Last week, the TES, the leading UK teachers’ magazine, ran a number of fascinating pieces on the “EBC”, the proposed successor to the GCSE – the exam taken by English children at the age of 16. The basic point is that the Department for Education has come up with a plan for a new qualification that is causing grave concern within Ofqual, as has been made public, as well as among school leaders, inspectors and its own civil servants.

When the plan to reform GCSEs was originally leaked to the Daily Mail, it contained the claim that the new GCSE would only be for the brightest three-quarters of children. I wrote at the time that this would be problematic. The Lib Dems insist this aspect of the plan has gone. Some rightwingers appear to hold the opposite impression.

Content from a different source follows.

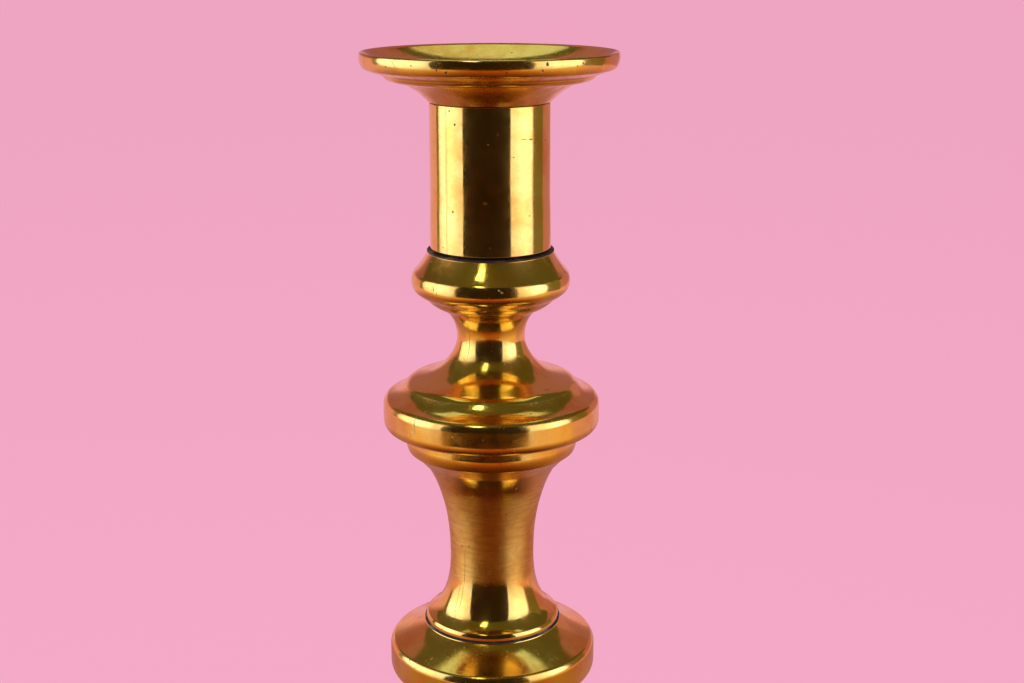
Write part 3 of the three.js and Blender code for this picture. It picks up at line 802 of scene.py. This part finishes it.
def dress_fixings():
    """The rod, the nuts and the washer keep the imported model's meshes and get their materials."""
    finishes = {"tie_rod": dark_steel("steel_of_rod"), "rod_top_nut": dull_brass("brass_of_nut")}
    finishes["base_washer"] = finishes["base_nut"] = finishes["tie_rod"]
    for node, material in finishes.items():
        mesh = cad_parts[node].data
        mesh.materials.clear()
        mesh.materials.append(material)


# Stage, light and camera, in metres

# The paper and the backdrop, and the world's light on dull surfaces
BACKGROUND = (0.91, 0.4, 0.565, 1)
ROOM_LIGHT = (0.6, 0.6, 0.6, 1)

# The upper part of the backdrop, and the share of its height over which it fades in from below
DIM_PAPER = (0.38, 0.14, 0.2, 1)
DIM_PAPER_FADE = (0.0, 0.22)

# How far the floor reaches, and how much of what is seen of it is even light: two distances from the axis,
# and the share at both
FLOOR_REACH = 20.0
FLOOR_GLOW = (0.09, 0.2, 0.45, 0.85)

# The paper as polished brass sees it, before, beside and behind the object: the distances from the axis
# between which it changes, and its colour at both
SHADED_PAPER = {
    "before": ((0.1, 0.4), (0.07, 0.012, 0.002, 1), (0.52, 0.115, 0.02, 1)),
    "beside": ((0.2, 0.55), (0.4, 0.15, 0.06, 1), (0.95, 0.5, 0.24, 1)),
    "behind": ((0.3, 0.75), (0.5, 0.2, 0.24, 1), (0.9, 0.4, 0.55, 1)),
}

# The same paper's dark front edge, and where it changes: from behind to before the object, from before to
# beside it, at that edge, and far from the axis, where it is clear
PAPER_EDGE = (0.004, 0.002, 0.001, 1)
TABLE = Sizes(front=(0.12, -0.04), sides=(0.07, 0.3), edge=(-0.5, -0.44), clear=(0.7, 0.95))

# Light of the panels: colour, strength, share of it that is left at the edges, and whether one side fades out
GLOWS = {
    "softbox_light": ((0.82, 0.74, 1.25, 1), 3.0, 0.6, False),
    "soft_sided_light": ((0.82, 0.74, 1.25, 1), 3.0, 0.6, True),
    "dark_studio": ((1, 0.5, 0.25, 1), 0.02, 1.0, False),
    "dim_wall": ((1, 0.75, 0.3, 1), 0.2, 1.0, False),
    "dim_ceiling": ((1, 0.8, 0.25, 1), 0.1, 1.0, False),
    "pale_ceiling": ((0.9, 0.95, 1, 1), 0.85, 1.0, False),
    "shaded_paper": ((0.55, 0.2, 0.28, 1), 1.0, 1.0, False),
    "lamp_light": ((1, 0.95, 0.7, 1), 4.5, 1.0, False),
}

# Across a panel, which is one wide: its middle, how far from there the light begins to fall off, and the fade
# of a soft side
PANEL_MIDDLE = 0.5
FALL_START = 0.15
SOFT_SIDE = (1.0, 0.72, 0.12, 1.0)

# Upright panels: light, feet (degrees to the right of the front, distance from the axis), low and high edge
WALLS = {
    "softbox_left": ("softbox_light", ((-113, 0.9), (-52, 0.45)), 0.055, 0.57),
    "softbox_right": ("soft_sided_light", ((38, 0.45), (91, 0.98)), 0.055, 0.62),
    "studio_front": ("dark_studio", ((-54, 0.62), (-25, 0.5), (12, 0.5), (40, 0.6)), -0.01, 0.76),
    "studio_right": ("dim_wall", ((84, 1.2), (118, 0.9)), -0.01, 0.62),
    "studio_left": ("dim_wall", ((-121, 1.1), (-112, 1.2)), -0.01, 0.62),
    "studio_left_high": ("dim_ceiling", ((-133, 1.0), (-112, 1.0)), 0.46, 1.1),
    "studio_right_high": ("dim_ceiling", ((112, 1.0), (133, 1.0)), 0.46, 1.1),
    "softbox_rib": ("dim_wall", ((-90.5, 0.55), (-89.3, 0.55)), 0.055, 0.6),
    "studio_back": ("dim_backdrop", ((116, 1.2), (150, 1.2), (180, 1.2), (210, 1.2), (244, 1.2)), 0.25, 1.45),
    "studio_back_right": ("shaded_paper", ((117, 1.1), (158, 1.3)), -0.01, 0.6),
}

# Level panels: light, left and right edge, front and back edge, height
LEVELS = {
    "table_shade": ("shaded_table", (-1, 1), (-0.8, 1), 0.0015),
    "studio_ceiling": ("dim_ceiling", (-2, 2), (-2, 0.8), 1.1),
    "overhead_light": ("pale_ceiling", (-0.42, 0.42), (0.0, 0.55), 1.09),
    "studio_lamp": ("lamp_light", (-0.27, -0.13), (-0.7, -0.36), 1.0),
}

# The soft lamp overhead: its place, aim and width, and its power in watts
KEY = Sizes(place=(-0.2, -0.25, 1.3), aim=(0, 0, 0.05), size=0.9, energy=9.0)

# The photograph's view, worked out from the outline of the object and from the joint circles in it: angles in
# degrees, sensor and lens in millimetres
VIEW = Sizes(
    place=(0, -0.34656, 0.30279), down=14.731, left=0.8286, roll=-0.067, sensor_width=36, lens=52.734,
    clip_start=0.01, clip_end=50,
)


def stage_mesh(name, corners, material):
    mesh = bpy.data.meshes.new(name)
    mesh.from_pydata(corners, [], [tuple(range(len(corners)))])
    uv = mesh.uv_layers.new(name="panel")
    uv.data.foreach_set("uv", (0, 0, 1, 0, 1, 1, 0, 1))
    mesh.materials.append(material)
    panel = bpy.data.objects.new(name, mesh)
    bpy.context.scene.collection.objects.link(panel)
    return panel


def glow(name, colour, strength, edge, soft_side):
    """Even light, or light that falls off towards the edges of its panel to a share of itself.

    With soft_side it also fades out towards the far end of the panel's foot.
    """
    shader = Shader(name)
    level = strength
    if edge < 1:
        uv = shader.node("SeparateXYZ", {0: shader.node("TexCoord").outputs["UV"]}).outputs
        falls = []
        for part in uv[:2]:
            off = shader.math("ABSOLUTE", shader.math("SUBTRACT", part, PANEL_MIDDLE))
            falls.append(shader.band(off, FALL_START, PANEL_MIDDLE, 1.0, edge))
        share = shader.math("MULTIPLY", *falls)
        if soft_side:
            share = shader.math("MULTIPLY", share, shader.band(uv[0], *SOFT_SIDE))
        level = shader.math("MULTIPLY", share, strength)
    return shader.finish(shader.glowing(colour, level))


def reflected_only(panel):
    """Hides a panel from all but polished surfaces."""
    panel.visible_camera = False
    panel.visible_diffuse = False
    panel.visible_shadow = False


def place_at(degrees, distance):
    """A place on the floor, by its direction to the right of the front and its distance from the axis."""
    turn = math.radians(degrees)
    return distance * math.sin(turn), -distance * math.cos(turn)


def wall_panel(name, material, feet, low, high):
    """Upright panels that stand on a row of feet."""
    feet = [place_at(*foot) for foot in feet]
    for number, (first, second) in enumerate(zip(feet, feet[1:])):
        corners = [(*first, low), (*second, low), (*second, high), (*first, high)]
        reflected_only(stage_mesh(f"{name}_{number}", corners, material))


def level_corners(left, right, front, back, height):
    return [(left, front, height), (right, front, height), (right, back, height), (left, back, height)]


def shaded_table():
    """The paper round the object as it lies in the shade of the camera, the lamps and the object itself."""
    shader = Shader("shaded_table")
    place = shader.node("TexCoord").outputs["Object"]
    across, along, _ = shader.node("SeparateXYZ", {0: place}).outputs
    off = shader.math("ABSOLUTE", across)
    distance = shader.node("VectorMath", {0: place}, operation="LENGTH").outputs["Value"]
    colours = {}
    for side, (reach, near, far) in SHADED_PAPER.items():
        colours[side] = shader.blend(shader.band(distance, *reach), near, far)
    before = shader.blend(shader.band(off, *TABLE.sides), colours["before"], colours["beside"])
    colour = shader.blend(shader.band(along, *TABLE.front), colours["behind"], before)
    colour = shader.blend(shader.band(along, *TABLE.edge), PAPER_EDGE, colour)
    clear = shader.node("BsdfTransparent").outputs[0]
    share = shader.band(distance, *TABLE.clear)
    return shader.finish(shader.mixed(share, shader.glowing(colour), clear))


def dim_backdrop():
    """The upper part of the backdrop, which gets less light than the paper below it."""
    shader = Shader("dim_backdrop")
    along = shader.node("SeparateXYZ", {0: shader.node("TexCoord").outputs["UV"]}).outputs[1]
    clear = shader.node("BsdfTransparent").outputs[0]
    share = shader.band(along, *DIM_PAPER_FADE)
    return shader.finish(shader.mixed(share, clear, shader.glowing(DIM_PAPER)))


def make_stage():
    """The paper floor, and the world's even light."""
    shader = Shader("pale_paper")
    paper = shader.node("BsdfDiffuse", {"Color": BACKGROUND}).outputs[0]
    spot = shader.node("TexCoord").outputs["Object"]
    distance = shader.node("VectorMath", {0: spot}, operation="LENGTH").outputs["Value"]
    share = shader.math("MULTIPLY", shader.seen(), shader.band(distance, *FLOOR_GLOW))
    surface = shader.mixed(share, paper, shader.glowing(BACKGROUND))
    corners = level_corners(-FLOOR_REACH, FLOOR_REACH, -FLOOR_REACH, FLOOR_REACH, 0)
    stage_mesh("floor", corners, shader.finish(surface))

    studio = Shader("studio", bpy.data.worlds)
    tint = studio.blend(studio.seen(), ROOM_LIGHT, BACKGROUND)
    background = studio.node("Background", {"Color": tint}).outputs[0]
    bpy.context.scene.world = studio.finish(background, "OutputWorld")


def make_lights():
    """The panels that the brass mirrors, and a soft lamp."""
    lights = {name: glow(name, *settings) for name, settings in GLOWS.items()}
    lights["dim_backdrop"] = dim_backdrop()
    lights["shaded_table"] = shaded_table()
    for name, (light, feet, low, high) in WALLS.items():
        wall_panel(name, lights[light], feet, low, high)
    for name, (light, sides, depths, height) in LEVELS.items():
        reflected_only(stage_mesh(name, level_corners(*sides, *depths, height), lights[light]))

    key = bpy.data.lights.new("overhead_soft_light", "AREA")
    key.shape = "DISK"
    key.size = KEY.size
    key.energy = KEY.energy
    lamp = bpy.data.objects.new("overhead_soft_light", key)
    lamp.location = KEY.place
    lamp.rotation_euler = (Vector(KEY.place) - Vector(KEY.aim)).to_track_quat("Z", "Y").to_euler()
    lamp.visible_camera = False
    lamp.visible_glossy = False
    bpy.context.scene.collection.objects.link(lamp)


def make_camera():
    camera = bpy.data.cameras.new("camera")
    camera.sensor_width = VIEW.sensor_width
    camera.lens = VIEW.lens
    camera.clip_start = VIEW.clip_start
    camera.clip_end = VIEW.clip_end
    eye = bpy.data.objects.new("camera", camera)
    eye.location = VIEW.place
    turn = Matrix.Rotation(-math.radians(VIEW.left), 4, "Z")
    turn = turn @ Matrix.Rotation(math.pi / 2 - math.radians(VIEW.down), 4, "X")
    turn = turn @ Matrix.Rotation(math.radians(VIEW.roll), 4, "Z")
    eye.rotation_euler = turn.to_euler()
    bpy.context.scene.collection.objects.link(eye)
    bpy.context.scene.camera = eye


bpy.context.scene.view_settings.view_transform = "Standard"
make_camera()
make_stage()
make_lights()
make_turned_pieces()
dress_fixings()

For their part, DfE officials are working under the assumption that children will need to know more to reach the lowest passing grade on the new qualification. But they also assume children will respond to the exam changes by learning more, so no more children will fail. This is, it is fair to say, an assumption resting on a rather thin evidence base.

Would it matter if this were to be wrong, and children were to leave with no qualifications, rather than getting an F or a G? After all, it is certainly true that an F or a G gives a pupil very little labour market benefit. For pupils themselves, these lower grades primarily act as a guide to how much further they have to go.

But the main benefit of awarding Fs and Gs at GCSE is to the school system. They mean that schools do not strong incentives to pick weaker pupils out for other, easier exams. And keeping such students on the GCSE track means they have some chance of getting a C or better, even if teachers misread their ability early on.

If you reform the system such that the exam does not measure the ability of more children, this important benefit will, one way or another, be eroded. And who will be affected? Once again, it is the children in the poorest neighbourhoods.

To illustrate this, this graph describes an exam system that works on the basis that 95 per cent of people will get some kind of passing grade – however low. I have used the average GCSE grade for each child in a mainstream state school as a proxy for their overall academic ability, and assumed that the five per cent with the lowest grades would fail under the new system. This is a bit rough ‘n’ ready, but is good enough for our purposes.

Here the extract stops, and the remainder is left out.